Quote Originally Posted by Maris View Post
A sharply perceptive comment! I've seen the curatorial side of things and there is nothing more certain than the professional curator and the creative photographer inhabit different universes.

The curators priorities are:

Job security: Don't rock the boat; praise what others praise, condemn what others condemn.
Get promoted: Organise popular exhibitions; borrow famous works.
Get funding: Schmoose millionaires, philanthropists, and government for buckets of money.
Build the collection: Buy famous pictures or promote cheap stuff to make it famous.
Advance personal status: Go to conferences, write scholarly articles for curators and academics, get cited by others in exchange for citing them.
Grasp more responsibility: If photography is too small then swell your department by absorbing video, movies, "digital media", photo-realist painting, works on paper, anything.
Become essential: Know where the bodies are buried, who's on the take. When funding cuts come they'll sack someone else or you will squeal...publicly.

On the other hand if you ask a curator to critically assess the aesthetic merit of a photograph out of context (no history, no provenance, no author) you rarely get anything of value.

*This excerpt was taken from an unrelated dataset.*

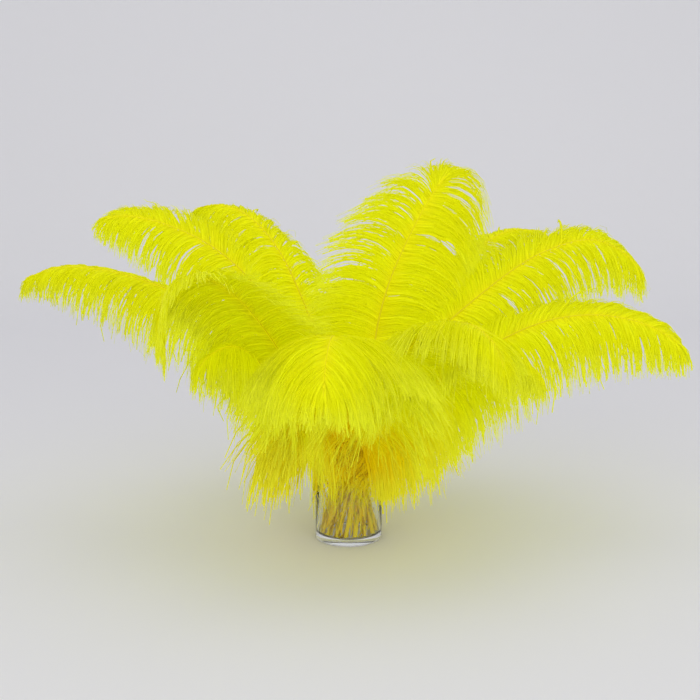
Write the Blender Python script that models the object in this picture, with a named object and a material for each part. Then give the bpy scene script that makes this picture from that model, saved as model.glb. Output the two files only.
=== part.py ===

Telling the good ones from the bad ones is not part of the training, not part of the job description.
To this outsider this is true. John Szarkowski was a conspicuous example. His own photographs are bland. His comments in Ric Burns' film on Ansel Adams were superficial when compared to the more knowledgeable contributors in the earlier Ansel Adams film directed by John Huszar. His Looking at Photographs: 100 Pictures from the Collection of the Museum of Modern Art smells more like an attempt to justify some acquisitions of his museum rather than a perceptive analysis. Perhaps I would enjoy some of his other books more, but time spent on this site is more productive.

Curators with artistic ability can be a powerful and positive influence: Steiglitz, for example. Rarely can such artists afford to be curators. Rarely can curators be such artists.